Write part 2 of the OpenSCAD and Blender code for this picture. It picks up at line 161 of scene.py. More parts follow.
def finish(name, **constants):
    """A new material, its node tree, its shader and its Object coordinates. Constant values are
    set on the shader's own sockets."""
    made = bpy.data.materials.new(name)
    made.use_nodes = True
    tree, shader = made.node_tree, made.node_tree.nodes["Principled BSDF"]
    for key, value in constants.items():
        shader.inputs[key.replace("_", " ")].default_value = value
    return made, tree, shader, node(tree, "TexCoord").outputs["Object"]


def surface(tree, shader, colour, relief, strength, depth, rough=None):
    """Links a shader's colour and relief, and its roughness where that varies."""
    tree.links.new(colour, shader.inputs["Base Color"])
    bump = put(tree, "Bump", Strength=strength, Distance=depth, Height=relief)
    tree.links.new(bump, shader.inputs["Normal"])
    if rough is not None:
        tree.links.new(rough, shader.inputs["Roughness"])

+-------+

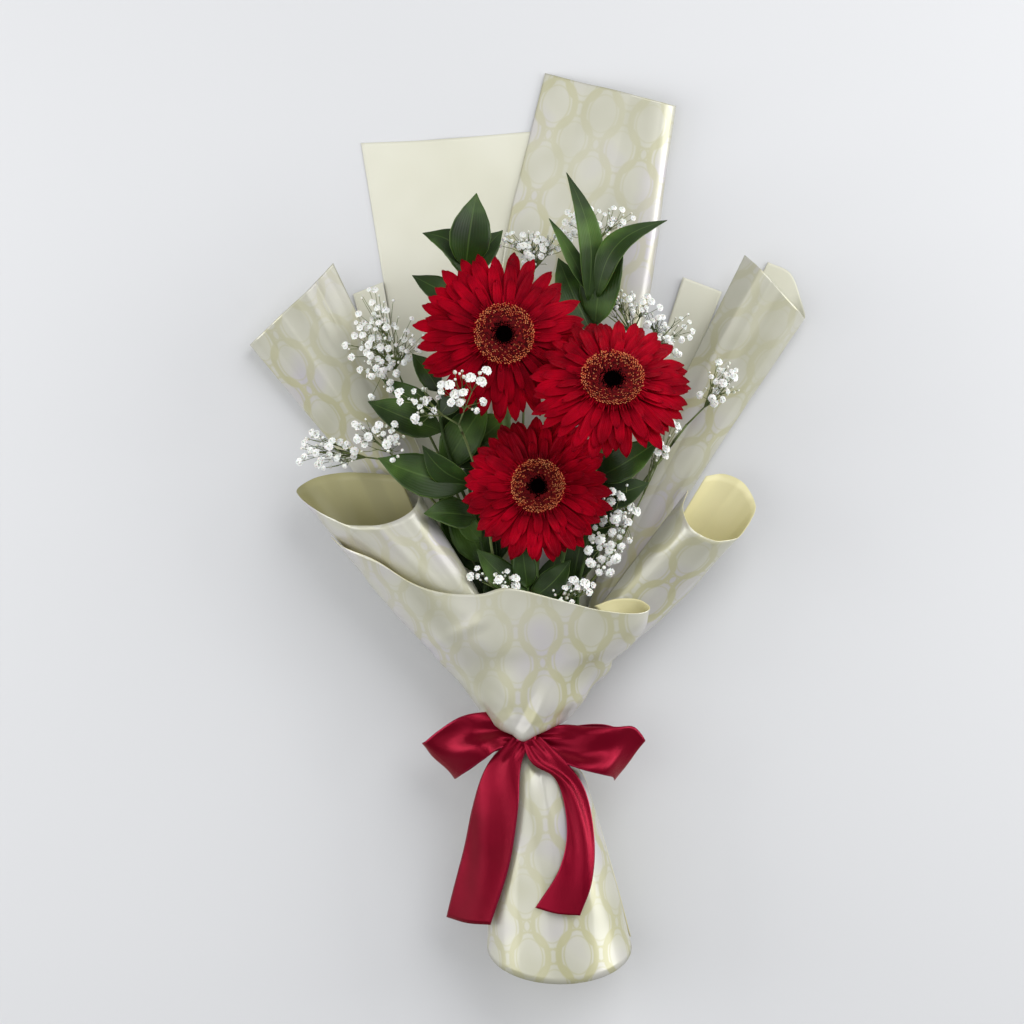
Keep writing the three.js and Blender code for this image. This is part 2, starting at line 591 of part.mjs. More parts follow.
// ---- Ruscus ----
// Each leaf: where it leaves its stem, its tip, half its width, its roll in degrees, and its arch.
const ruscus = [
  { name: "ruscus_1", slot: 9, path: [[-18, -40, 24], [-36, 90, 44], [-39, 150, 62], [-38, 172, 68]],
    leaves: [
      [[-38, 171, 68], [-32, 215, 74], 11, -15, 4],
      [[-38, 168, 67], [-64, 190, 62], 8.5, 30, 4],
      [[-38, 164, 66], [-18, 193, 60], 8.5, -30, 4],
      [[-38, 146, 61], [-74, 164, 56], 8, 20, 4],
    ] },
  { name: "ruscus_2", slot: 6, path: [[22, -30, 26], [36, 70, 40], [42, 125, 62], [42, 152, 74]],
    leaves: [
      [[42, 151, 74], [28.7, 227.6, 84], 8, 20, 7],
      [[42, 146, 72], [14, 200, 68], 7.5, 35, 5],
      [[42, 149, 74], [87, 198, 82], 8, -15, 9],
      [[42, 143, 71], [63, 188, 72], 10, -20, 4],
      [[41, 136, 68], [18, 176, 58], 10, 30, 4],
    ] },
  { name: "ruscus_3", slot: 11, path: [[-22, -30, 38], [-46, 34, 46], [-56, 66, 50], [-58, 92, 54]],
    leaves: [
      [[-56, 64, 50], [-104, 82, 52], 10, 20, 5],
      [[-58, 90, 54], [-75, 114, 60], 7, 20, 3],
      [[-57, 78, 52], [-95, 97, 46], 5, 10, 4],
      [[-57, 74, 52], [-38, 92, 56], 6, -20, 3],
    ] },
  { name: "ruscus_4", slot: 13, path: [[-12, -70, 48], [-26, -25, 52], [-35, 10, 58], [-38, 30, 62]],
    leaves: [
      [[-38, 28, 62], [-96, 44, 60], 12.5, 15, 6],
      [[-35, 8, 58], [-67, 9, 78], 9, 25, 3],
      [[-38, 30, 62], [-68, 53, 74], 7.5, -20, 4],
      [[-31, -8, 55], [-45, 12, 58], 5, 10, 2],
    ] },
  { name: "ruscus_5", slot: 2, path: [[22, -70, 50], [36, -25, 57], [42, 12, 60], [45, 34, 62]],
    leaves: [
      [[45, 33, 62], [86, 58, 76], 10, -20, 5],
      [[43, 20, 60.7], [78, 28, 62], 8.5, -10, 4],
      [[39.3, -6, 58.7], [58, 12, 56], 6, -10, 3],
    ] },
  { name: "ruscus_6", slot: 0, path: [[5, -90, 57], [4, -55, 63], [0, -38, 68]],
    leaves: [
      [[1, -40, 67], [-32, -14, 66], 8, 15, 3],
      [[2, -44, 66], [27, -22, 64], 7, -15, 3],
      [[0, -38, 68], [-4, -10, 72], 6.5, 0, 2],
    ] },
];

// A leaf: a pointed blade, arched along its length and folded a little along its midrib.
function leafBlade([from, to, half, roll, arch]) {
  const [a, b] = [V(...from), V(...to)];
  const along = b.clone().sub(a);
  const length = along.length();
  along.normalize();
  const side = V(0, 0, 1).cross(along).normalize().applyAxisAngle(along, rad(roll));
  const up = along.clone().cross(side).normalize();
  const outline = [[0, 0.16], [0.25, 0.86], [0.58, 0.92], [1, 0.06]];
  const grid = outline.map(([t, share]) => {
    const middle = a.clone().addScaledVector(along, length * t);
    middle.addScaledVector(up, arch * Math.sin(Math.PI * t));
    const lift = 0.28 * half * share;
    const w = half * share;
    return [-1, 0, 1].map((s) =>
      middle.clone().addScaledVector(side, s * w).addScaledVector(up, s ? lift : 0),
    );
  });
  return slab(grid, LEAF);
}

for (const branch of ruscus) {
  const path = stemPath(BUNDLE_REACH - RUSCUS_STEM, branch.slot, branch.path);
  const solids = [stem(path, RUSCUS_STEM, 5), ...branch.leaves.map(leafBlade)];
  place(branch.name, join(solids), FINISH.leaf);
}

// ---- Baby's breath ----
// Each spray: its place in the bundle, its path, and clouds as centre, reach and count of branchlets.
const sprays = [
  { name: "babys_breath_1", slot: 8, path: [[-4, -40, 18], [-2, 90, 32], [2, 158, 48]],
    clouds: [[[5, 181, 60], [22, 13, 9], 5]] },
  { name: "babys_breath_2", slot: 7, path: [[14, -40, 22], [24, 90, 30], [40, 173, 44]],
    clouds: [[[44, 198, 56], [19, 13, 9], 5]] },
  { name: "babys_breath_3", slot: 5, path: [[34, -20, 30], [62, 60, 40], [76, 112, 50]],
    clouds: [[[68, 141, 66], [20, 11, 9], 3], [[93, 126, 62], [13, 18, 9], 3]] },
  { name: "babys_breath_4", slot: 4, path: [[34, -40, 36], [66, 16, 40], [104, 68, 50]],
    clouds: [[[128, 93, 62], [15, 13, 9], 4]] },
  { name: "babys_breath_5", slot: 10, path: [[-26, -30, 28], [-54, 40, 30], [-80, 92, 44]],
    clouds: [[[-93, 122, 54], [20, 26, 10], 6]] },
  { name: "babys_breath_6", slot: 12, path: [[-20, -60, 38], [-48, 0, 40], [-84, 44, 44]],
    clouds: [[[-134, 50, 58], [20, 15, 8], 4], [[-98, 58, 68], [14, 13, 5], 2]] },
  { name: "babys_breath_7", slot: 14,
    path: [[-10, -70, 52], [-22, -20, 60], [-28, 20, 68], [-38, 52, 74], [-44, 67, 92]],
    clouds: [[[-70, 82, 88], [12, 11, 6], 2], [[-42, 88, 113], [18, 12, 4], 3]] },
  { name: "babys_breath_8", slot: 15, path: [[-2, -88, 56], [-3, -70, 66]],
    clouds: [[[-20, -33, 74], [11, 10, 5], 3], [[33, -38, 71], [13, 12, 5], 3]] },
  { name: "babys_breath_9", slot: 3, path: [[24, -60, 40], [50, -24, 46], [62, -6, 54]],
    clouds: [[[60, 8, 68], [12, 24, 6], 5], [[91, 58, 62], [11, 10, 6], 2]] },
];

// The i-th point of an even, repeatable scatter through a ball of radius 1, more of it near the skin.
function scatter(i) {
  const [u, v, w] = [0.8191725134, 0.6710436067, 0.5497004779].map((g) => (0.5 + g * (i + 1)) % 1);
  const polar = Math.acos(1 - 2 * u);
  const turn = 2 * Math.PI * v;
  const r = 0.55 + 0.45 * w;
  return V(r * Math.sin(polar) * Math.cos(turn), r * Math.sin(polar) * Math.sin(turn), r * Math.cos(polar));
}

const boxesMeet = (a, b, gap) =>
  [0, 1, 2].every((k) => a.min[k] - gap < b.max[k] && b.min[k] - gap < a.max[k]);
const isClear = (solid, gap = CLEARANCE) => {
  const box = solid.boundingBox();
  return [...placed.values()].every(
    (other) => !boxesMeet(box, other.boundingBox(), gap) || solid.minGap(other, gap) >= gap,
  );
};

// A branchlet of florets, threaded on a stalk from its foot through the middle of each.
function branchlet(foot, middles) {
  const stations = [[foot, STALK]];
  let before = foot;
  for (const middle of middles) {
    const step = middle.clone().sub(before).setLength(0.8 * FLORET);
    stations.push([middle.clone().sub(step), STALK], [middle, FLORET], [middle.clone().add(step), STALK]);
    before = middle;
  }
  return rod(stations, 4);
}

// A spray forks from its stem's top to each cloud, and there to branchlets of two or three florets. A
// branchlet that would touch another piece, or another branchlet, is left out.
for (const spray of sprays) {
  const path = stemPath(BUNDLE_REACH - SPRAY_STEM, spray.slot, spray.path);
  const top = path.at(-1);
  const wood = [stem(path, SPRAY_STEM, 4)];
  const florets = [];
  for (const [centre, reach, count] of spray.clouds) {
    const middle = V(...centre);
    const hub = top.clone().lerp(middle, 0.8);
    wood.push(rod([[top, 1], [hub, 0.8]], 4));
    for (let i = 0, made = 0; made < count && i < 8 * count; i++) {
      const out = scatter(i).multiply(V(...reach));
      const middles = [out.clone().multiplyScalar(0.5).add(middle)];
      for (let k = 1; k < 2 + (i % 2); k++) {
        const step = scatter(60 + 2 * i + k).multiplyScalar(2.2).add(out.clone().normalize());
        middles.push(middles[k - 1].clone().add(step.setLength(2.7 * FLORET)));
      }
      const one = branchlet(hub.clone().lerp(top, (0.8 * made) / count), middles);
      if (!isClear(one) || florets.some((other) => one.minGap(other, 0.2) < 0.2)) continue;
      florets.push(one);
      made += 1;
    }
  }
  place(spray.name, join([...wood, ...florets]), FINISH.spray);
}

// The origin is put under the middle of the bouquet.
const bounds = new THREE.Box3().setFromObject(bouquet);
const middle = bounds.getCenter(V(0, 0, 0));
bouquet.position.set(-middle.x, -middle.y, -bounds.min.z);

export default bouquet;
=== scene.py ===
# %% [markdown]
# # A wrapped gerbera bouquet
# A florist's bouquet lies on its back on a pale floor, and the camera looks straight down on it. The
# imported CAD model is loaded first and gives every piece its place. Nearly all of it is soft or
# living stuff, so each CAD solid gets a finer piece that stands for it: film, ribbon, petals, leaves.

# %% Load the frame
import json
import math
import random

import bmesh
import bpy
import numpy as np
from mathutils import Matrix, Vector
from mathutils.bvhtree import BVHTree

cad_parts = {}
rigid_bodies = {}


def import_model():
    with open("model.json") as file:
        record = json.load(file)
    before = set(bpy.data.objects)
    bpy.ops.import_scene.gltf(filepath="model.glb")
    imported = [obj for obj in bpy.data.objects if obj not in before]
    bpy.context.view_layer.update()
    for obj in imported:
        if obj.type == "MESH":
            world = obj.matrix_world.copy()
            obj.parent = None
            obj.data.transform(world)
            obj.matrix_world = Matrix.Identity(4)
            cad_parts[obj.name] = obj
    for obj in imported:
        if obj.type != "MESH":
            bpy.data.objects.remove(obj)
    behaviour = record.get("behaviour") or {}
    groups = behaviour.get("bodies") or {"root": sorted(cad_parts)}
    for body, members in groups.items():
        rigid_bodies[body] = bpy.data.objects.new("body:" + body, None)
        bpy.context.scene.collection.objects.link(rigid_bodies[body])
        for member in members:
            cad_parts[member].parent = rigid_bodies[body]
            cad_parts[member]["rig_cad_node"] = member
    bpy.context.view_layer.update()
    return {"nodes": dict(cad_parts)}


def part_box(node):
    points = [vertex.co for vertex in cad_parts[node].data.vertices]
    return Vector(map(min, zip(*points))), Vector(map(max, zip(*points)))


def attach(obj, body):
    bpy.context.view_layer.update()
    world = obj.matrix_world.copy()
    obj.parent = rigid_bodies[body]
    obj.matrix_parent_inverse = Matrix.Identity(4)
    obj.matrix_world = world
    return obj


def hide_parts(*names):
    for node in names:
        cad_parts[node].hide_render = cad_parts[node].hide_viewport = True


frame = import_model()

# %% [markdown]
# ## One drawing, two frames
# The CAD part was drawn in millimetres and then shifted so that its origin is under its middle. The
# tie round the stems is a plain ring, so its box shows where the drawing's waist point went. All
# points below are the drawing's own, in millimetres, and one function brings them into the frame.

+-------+

Print exactly the lines above from the one with "of the bouquet." to the one with "before = set(bpy.data.objects)", including both.

* _The answer_
// The origin is put under the middle of the bouquet.
const bounds = new THREE.Box3().setFromObject(bouquet);
const middle = bounds.getCenter(V(0, 0, 0));
bouquet.position.set(-middle.x, -middle.y, -bounds.min.z);

export default bouquet;
=== scene.py ===
# %% [markdown]
# # A wrapped gerbera bouquet
# A florist's bouquet lies on its back on a pale floor, and the camera looks straight down on it. The
# imported CAD model is loaded first and gives every piece its place. Nearly all of it is soft or
# living stuff, so each CAD solid gets a finer piece that stands for it: film, ribbon, petals, leaves.

# %% Load the frame
import json
import math
import random

import bmesh
import bpy
import numpy as np
from mathutils import Matrix, Vector
from mathutils.bvhtree import BVHTree

cad_parts = {}
rigid_bodies = {}


def import_model():
    with open("model.json") as file:
        record = json.load(file)
    before = set(bpy.data.objects)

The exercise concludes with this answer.